Transferring your Final Salary Pension to a personal pension arrangement may give you access to a large lump sum and offer you the freedom to invest and spend your pension pot as you see fit, but there can be significant costs and fees involved.
The amount you pay could impact your long-term wealth. So exactly how much does a Final Salary Pension Transfer Cost?
The full cost of a Final Salary pension transfer will depend on a number of factors:
- how much you pay for transfer analysis and advice,
- what type of investment you choose afterwards
- and how much you pay for ongoing advice.
It’s worth noting that if you stay within your Final Salary Pension scheme there are no investment charges made to your pension, these are shouldered by your scheme administrator. As a member of a Defined Benefit Pension scheme, the amount of money you receive is guaranteed for life and protected against inflation. Transferring out of a Defined Benefit Scheme carries significant risk and shouldn’t be considered without expert advice.
For most people transferring out of their existing DB Scheme is not in their best interests.
Defined Benefit Pension Transfer Costs
Figures from The Pensions Regulator show that in 2018/2019 alone over £34 billion was transferred out of Defined Benefit Pension Schemes.

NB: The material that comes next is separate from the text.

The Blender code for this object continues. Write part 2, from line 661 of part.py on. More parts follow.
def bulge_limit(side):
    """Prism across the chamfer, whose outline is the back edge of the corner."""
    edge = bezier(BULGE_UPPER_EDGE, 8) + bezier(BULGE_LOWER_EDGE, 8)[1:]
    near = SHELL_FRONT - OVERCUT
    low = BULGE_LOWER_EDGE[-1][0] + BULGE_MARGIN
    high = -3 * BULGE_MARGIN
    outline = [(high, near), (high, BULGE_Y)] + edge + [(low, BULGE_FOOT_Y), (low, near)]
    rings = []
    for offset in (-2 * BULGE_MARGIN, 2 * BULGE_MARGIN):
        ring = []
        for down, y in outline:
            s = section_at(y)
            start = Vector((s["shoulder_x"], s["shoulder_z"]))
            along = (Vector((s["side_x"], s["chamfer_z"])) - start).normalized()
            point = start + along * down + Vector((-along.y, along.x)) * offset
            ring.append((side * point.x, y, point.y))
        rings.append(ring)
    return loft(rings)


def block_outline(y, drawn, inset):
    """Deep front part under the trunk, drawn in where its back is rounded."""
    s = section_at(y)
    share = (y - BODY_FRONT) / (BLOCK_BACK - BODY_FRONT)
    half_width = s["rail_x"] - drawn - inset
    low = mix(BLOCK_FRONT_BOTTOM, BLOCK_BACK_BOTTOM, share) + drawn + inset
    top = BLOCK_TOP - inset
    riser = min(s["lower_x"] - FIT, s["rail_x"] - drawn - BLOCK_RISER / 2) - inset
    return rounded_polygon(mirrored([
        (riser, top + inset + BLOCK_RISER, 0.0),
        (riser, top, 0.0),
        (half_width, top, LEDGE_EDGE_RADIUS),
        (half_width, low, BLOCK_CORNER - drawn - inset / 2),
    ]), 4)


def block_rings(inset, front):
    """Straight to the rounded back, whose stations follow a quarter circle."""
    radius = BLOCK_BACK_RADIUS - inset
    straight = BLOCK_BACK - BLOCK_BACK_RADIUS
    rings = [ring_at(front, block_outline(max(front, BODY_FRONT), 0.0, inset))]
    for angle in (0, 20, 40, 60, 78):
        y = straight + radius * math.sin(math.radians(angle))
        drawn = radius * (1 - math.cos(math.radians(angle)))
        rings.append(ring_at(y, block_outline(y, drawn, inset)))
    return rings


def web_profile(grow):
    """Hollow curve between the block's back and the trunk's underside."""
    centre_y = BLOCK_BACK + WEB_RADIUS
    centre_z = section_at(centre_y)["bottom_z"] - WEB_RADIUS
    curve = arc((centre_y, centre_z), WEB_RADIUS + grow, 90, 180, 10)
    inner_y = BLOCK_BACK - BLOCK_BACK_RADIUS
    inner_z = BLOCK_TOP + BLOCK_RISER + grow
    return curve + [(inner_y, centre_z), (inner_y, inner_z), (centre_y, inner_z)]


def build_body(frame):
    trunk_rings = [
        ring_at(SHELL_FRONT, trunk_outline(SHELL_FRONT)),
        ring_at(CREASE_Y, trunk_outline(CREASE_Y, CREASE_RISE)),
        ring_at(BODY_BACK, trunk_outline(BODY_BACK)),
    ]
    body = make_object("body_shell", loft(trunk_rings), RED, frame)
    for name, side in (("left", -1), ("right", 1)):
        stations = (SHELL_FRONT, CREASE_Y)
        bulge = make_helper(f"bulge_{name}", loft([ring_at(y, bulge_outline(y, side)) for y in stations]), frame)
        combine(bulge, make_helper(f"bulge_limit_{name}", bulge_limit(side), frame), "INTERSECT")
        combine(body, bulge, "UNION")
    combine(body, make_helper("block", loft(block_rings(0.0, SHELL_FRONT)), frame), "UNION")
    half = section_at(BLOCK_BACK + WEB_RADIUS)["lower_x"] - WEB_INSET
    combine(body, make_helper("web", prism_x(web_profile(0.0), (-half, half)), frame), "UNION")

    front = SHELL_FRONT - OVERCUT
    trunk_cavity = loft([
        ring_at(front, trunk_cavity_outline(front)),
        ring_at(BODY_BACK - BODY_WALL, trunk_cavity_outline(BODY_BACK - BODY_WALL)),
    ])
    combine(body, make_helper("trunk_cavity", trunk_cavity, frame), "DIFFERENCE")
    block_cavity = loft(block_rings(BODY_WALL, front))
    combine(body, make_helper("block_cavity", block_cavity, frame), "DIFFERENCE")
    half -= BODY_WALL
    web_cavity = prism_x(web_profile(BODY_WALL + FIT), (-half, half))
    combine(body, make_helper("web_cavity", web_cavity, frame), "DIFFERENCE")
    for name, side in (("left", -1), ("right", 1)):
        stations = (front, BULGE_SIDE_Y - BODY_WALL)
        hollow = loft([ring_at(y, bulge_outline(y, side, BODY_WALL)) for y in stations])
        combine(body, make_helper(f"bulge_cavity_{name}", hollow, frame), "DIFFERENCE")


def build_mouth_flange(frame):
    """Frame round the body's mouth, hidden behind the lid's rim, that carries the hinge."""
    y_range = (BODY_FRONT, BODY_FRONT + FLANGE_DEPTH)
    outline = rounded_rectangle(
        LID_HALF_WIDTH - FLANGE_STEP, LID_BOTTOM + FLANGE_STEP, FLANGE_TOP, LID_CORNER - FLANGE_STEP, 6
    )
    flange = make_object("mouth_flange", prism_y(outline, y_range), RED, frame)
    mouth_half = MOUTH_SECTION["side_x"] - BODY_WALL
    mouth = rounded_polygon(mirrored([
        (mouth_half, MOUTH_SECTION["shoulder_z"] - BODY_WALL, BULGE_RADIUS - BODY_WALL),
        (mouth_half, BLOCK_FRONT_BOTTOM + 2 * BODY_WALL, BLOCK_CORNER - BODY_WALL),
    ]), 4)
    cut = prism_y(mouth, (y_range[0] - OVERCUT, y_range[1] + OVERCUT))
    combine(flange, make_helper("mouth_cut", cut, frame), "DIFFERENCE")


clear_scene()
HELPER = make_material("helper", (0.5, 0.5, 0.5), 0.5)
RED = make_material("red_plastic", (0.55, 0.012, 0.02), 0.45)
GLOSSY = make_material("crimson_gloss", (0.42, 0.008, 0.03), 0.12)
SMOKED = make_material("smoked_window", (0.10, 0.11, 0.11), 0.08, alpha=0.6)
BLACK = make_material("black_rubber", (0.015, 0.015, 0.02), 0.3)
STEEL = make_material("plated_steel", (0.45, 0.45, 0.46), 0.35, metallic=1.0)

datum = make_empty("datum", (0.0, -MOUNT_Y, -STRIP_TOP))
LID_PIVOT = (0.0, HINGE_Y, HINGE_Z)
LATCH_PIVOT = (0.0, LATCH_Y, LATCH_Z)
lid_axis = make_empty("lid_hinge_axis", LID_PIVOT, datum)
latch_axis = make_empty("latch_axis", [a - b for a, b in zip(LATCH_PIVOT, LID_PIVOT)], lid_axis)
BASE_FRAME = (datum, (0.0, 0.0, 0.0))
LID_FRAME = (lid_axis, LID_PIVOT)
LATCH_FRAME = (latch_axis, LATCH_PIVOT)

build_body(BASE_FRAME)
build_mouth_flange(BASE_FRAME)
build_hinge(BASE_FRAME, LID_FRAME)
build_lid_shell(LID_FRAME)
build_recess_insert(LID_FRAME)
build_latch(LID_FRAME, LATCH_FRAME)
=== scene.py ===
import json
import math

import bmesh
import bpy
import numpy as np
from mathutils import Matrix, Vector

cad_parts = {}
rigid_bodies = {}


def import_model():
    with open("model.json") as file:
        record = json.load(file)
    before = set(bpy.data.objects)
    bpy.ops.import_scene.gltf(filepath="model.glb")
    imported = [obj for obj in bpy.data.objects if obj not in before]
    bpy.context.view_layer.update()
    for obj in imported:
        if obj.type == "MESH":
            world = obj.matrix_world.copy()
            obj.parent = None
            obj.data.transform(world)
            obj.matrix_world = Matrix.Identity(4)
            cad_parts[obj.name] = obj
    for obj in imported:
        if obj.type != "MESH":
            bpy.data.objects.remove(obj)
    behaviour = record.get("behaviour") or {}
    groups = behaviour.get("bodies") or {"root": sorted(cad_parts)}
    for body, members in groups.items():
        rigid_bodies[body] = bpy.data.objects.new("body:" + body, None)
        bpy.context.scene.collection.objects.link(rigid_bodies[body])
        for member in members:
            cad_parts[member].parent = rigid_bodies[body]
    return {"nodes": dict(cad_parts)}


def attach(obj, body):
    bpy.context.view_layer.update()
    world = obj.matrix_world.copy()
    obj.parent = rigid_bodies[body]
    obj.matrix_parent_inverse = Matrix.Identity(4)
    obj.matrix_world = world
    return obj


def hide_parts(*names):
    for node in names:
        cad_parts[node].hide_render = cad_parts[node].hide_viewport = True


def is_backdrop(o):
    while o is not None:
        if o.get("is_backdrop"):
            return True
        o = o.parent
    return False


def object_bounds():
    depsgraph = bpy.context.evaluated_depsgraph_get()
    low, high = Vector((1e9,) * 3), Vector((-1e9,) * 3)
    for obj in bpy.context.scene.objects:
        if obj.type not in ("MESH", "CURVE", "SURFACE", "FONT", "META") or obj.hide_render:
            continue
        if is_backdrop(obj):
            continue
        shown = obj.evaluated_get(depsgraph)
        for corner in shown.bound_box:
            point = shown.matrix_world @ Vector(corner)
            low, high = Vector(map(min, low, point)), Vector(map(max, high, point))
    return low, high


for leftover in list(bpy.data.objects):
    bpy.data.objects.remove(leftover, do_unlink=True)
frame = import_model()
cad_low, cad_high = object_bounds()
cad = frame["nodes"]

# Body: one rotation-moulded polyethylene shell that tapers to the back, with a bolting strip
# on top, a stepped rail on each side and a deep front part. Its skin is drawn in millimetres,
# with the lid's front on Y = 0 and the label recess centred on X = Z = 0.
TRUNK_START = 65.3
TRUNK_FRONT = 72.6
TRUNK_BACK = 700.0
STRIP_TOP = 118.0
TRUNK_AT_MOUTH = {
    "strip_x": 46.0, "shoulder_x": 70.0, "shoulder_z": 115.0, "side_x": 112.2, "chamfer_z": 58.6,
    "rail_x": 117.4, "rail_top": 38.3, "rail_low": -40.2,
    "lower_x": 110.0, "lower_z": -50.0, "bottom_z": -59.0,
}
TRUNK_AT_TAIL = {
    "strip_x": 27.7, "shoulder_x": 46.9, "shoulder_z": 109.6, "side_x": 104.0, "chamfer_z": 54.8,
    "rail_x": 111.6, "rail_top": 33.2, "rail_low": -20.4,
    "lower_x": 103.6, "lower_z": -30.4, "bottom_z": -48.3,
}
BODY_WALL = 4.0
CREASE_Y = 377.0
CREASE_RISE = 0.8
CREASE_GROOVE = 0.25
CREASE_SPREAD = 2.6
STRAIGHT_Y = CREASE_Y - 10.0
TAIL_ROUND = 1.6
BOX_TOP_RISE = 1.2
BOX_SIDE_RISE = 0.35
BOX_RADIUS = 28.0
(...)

Demand for transfers out of these gold-plated pensions schemes was driven mainly by high transfer value offers and the flexibility and freedoms offered within defined contribution arrangements that are not available within a Final Salary pension scheme.
With the huge demand for transfers the Financial Conduct Authority, who oversee financial services firms and financial markets in the UK have put safeguards in place to protect those with defined benefit pensions from giving up their guaranteed benefits without understanding the full risks and costs involved.

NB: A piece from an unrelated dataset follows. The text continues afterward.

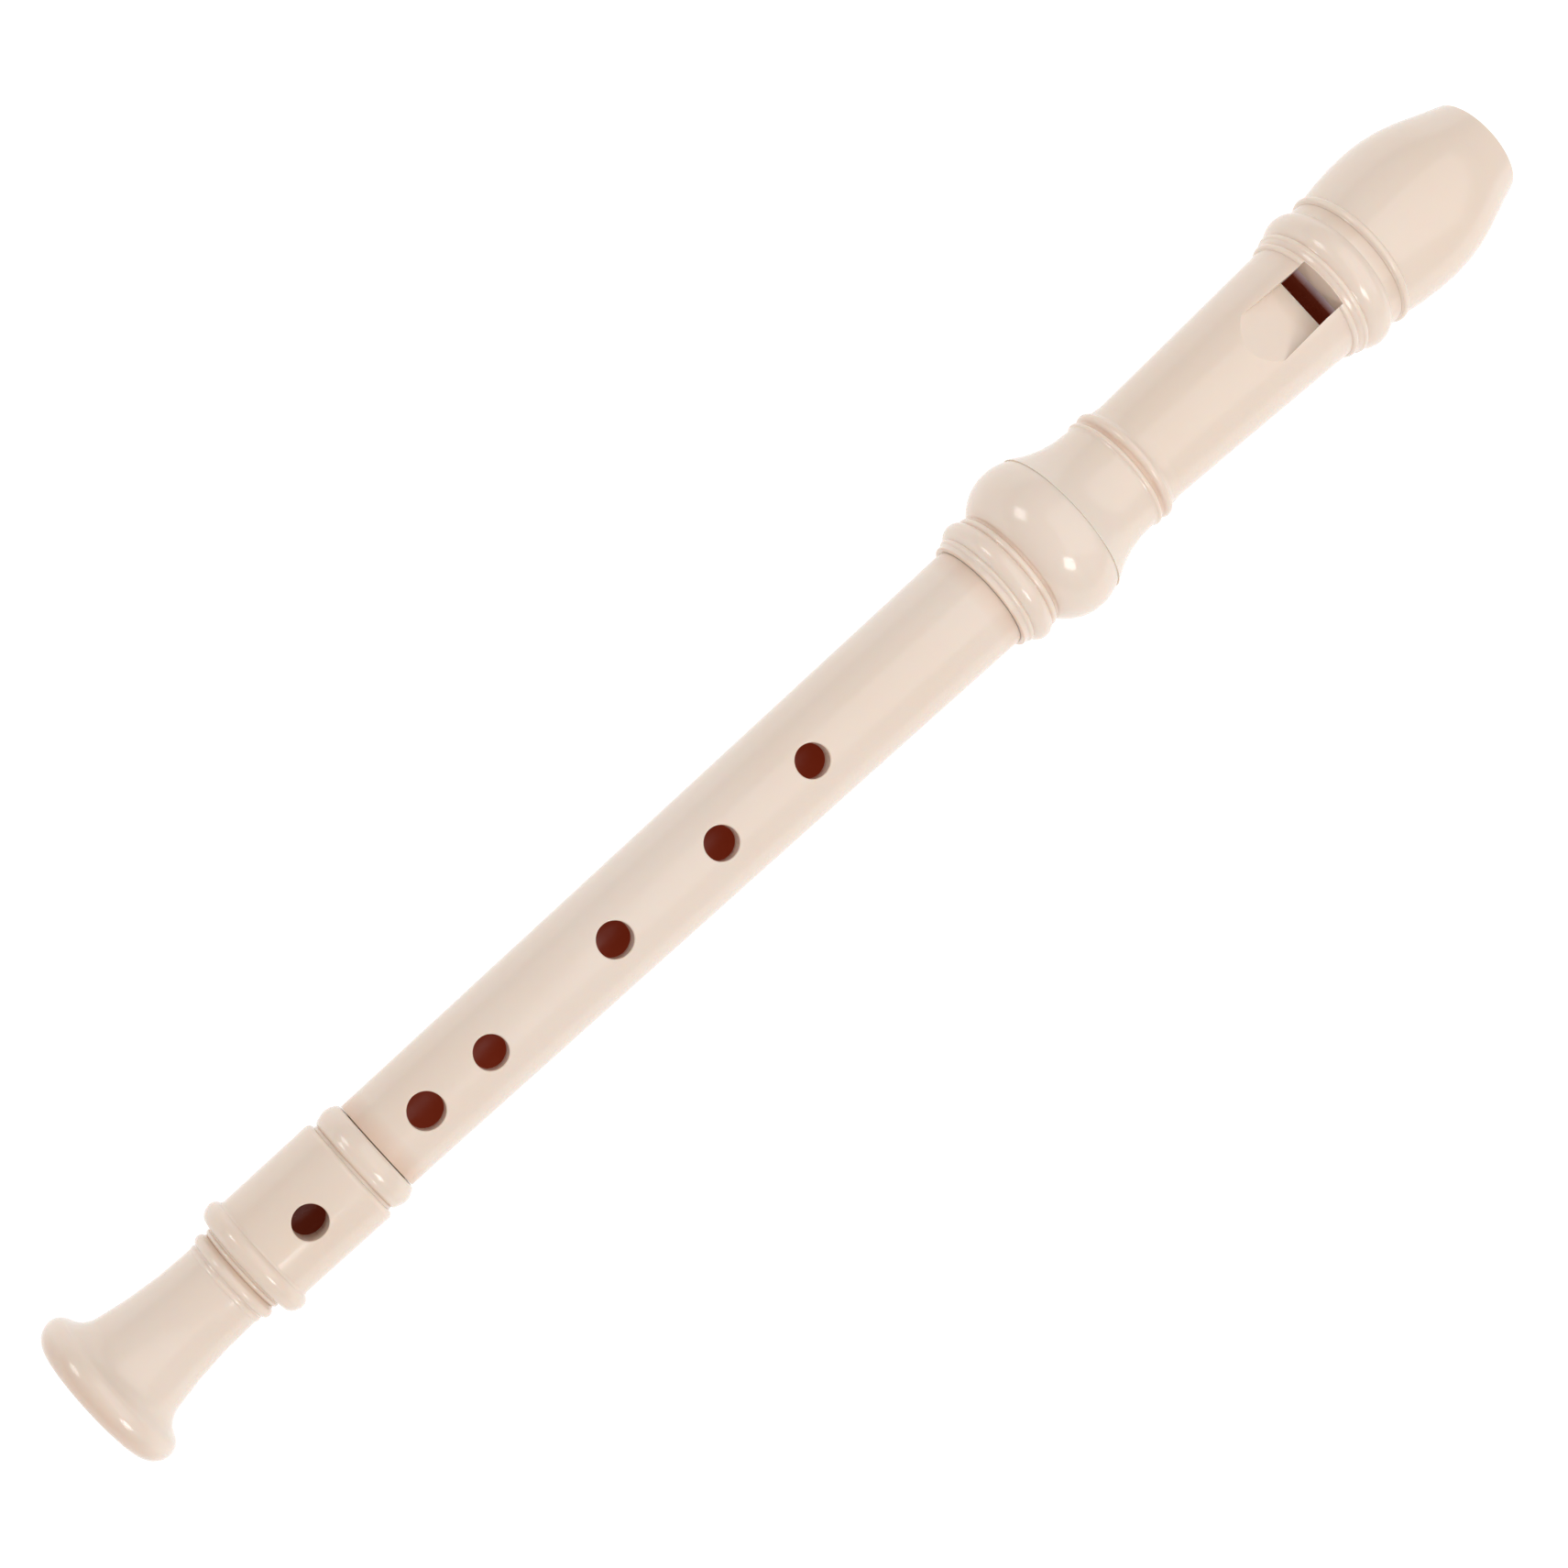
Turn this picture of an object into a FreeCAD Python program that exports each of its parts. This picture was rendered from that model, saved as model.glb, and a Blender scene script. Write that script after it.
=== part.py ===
"""Soprano recorder, three joints, six finger holes.

The bore lies along X. Stations are measured from the end of the foot towards the beak,
and heights from the axis of the bore. Every body is drawn in those stations and then
placed so that the recorder lies on the floor, with the origin under its middle.
"""
import FreeCAD, Part
import math
import os
import Sketcher

V = FreeCAD.Vector

doc = FreeCAD.newDocument("SopranoRecorder")
sheet = doc.addObject("Spreadsheet::Sheet", "Dims")
SIZES = {}


def cell(alias, value, note=""):
    """Put one driving dimension in the sheet under its own name."""
    row = len(SIZES) + 1
    sheet.set(f"A{row}", note or alias.replace("_", " "))
    sheet.set(f"B{row}", str(value))
    sheet.setAlias(f"B{row}", alias)
    SIZES[alias] = float(value)
    return alias


# --- whole instrument -------------------------------------------------------------------
cell("total_length", 325.5, "foot end to beak tip")
cell("axis_height", 15.4, "bore axis above the floor")
cell("head_turn", -10.1, "how far the head is turned on its tenon")
cell("foot_turn", 2.8, "how far the foot is turned on its tenon")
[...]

The FCA state that for transfers valued over £30,000, you will need to seek the advice of a qualified Pension Transfer Specialist. You’ll need to pay for any financial advice you receive, but the costs aren’t limited to the initial advice you receive.

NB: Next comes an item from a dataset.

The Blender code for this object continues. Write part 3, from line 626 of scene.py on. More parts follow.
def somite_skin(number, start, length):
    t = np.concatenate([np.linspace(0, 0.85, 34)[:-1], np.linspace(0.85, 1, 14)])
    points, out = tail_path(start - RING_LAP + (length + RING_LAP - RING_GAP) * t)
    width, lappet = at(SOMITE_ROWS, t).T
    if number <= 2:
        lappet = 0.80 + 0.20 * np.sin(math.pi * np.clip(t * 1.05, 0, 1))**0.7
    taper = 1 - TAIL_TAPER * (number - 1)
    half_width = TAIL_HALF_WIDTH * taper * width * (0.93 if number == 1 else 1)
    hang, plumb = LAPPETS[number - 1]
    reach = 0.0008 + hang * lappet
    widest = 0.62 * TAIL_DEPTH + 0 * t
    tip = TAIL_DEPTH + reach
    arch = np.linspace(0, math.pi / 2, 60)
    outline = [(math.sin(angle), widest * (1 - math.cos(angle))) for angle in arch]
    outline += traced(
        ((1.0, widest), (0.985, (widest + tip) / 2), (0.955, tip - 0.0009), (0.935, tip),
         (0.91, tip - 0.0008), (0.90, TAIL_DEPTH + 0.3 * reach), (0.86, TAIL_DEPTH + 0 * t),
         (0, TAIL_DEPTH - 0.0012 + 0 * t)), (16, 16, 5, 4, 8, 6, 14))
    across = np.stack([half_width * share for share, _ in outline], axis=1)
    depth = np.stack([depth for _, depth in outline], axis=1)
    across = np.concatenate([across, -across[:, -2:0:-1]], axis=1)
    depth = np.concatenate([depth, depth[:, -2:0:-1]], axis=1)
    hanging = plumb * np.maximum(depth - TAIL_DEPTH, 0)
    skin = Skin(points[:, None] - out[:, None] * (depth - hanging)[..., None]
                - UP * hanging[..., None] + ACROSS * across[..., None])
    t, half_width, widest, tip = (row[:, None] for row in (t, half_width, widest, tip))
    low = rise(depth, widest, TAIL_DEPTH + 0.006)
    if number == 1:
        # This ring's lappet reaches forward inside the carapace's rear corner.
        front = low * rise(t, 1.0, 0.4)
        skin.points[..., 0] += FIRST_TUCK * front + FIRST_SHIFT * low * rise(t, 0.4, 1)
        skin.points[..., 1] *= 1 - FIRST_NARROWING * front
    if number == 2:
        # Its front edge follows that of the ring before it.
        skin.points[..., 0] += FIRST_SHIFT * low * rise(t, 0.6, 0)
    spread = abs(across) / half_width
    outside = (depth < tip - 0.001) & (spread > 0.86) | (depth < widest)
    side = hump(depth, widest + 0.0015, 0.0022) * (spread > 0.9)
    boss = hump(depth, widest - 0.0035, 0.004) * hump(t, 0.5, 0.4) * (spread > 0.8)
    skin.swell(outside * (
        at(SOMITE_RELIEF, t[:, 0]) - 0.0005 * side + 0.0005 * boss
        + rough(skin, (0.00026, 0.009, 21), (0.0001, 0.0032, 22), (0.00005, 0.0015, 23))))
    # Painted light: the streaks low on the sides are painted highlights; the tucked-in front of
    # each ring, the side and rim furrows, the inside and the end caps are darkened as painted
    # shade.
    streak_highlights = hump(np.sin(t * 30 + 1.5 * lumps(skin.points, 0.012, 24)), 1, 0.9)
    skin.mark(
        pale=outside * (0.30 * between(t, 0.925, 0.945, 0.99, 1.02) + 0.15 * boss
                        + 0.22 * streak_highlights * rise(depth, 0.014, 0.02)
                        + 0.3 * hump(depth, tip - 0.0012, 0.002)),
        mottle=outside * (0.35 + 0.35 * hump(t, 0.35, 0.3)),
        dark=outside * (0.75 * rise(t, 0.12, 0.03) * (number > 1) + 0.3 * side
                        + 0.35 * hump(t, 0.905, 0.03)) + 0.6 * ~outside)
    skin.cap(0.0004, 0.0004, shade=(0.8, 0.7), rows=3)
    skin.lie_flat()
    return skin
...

Types of costs you might encounter include:
- Transfer Analysis and Advice Costs
- Ongoing Financial Advice fee
- Wrapper Charge
- Annual Management Charge (AMC)
- Discretionary Management fees
- Additional Fees & ad-hoc costs
1) Transfer Analysis and Advice Fees
Transfer Analysis and advice fees are paid to the Financial Adviser to provide the advice and carry out the transfer on your behalf. Final Salary Pension Transfers need in-depth analysis and can be a lengthy process, transfers can take weeks of work, sometimes months, depending on your scheme administrator and the availability of information.
Transfer analysis involves carrying out in-depth research:
- Understand your current and future financial position
- Understanding your goals for retirement both financial and lifestyle
- A full analysis of the benefits offered by your current pension scheme
- Risk profiling
- Transfer Comparator Analysis
- Planning investment strategies that fit your risk profile and allow you to meet your goals
Any recommendation to transfer must now be in the form of a ‘personal recommendation’ which means the adviser is responsible for the advice they give you. If in the future, you deem that advice to have been inappropriate, you have recourse through the financial ombudsman to make a complaint. Because of this, insurance premiums for firms offering pension transfer advice has skyrocketed. Pension Transfers are considered highly specialised and high-risk areas of business. You’ll have to pay for any advice you receive since your adviser is taking on financial risk by offering advice.
The amount you will pay will vary from firm to firm. You should ask for quotes before undertaking any advice.
Did you know?
The majority of complaints received about Final Salary Pension Transfers actually relate to delays caused by the adviser that resulted in losses to the client. Don’t shop solely on price – Quality and speed of service are just as important as cost. You may be able to negotiate your fee with your preferred adviser, it’s always worth asking.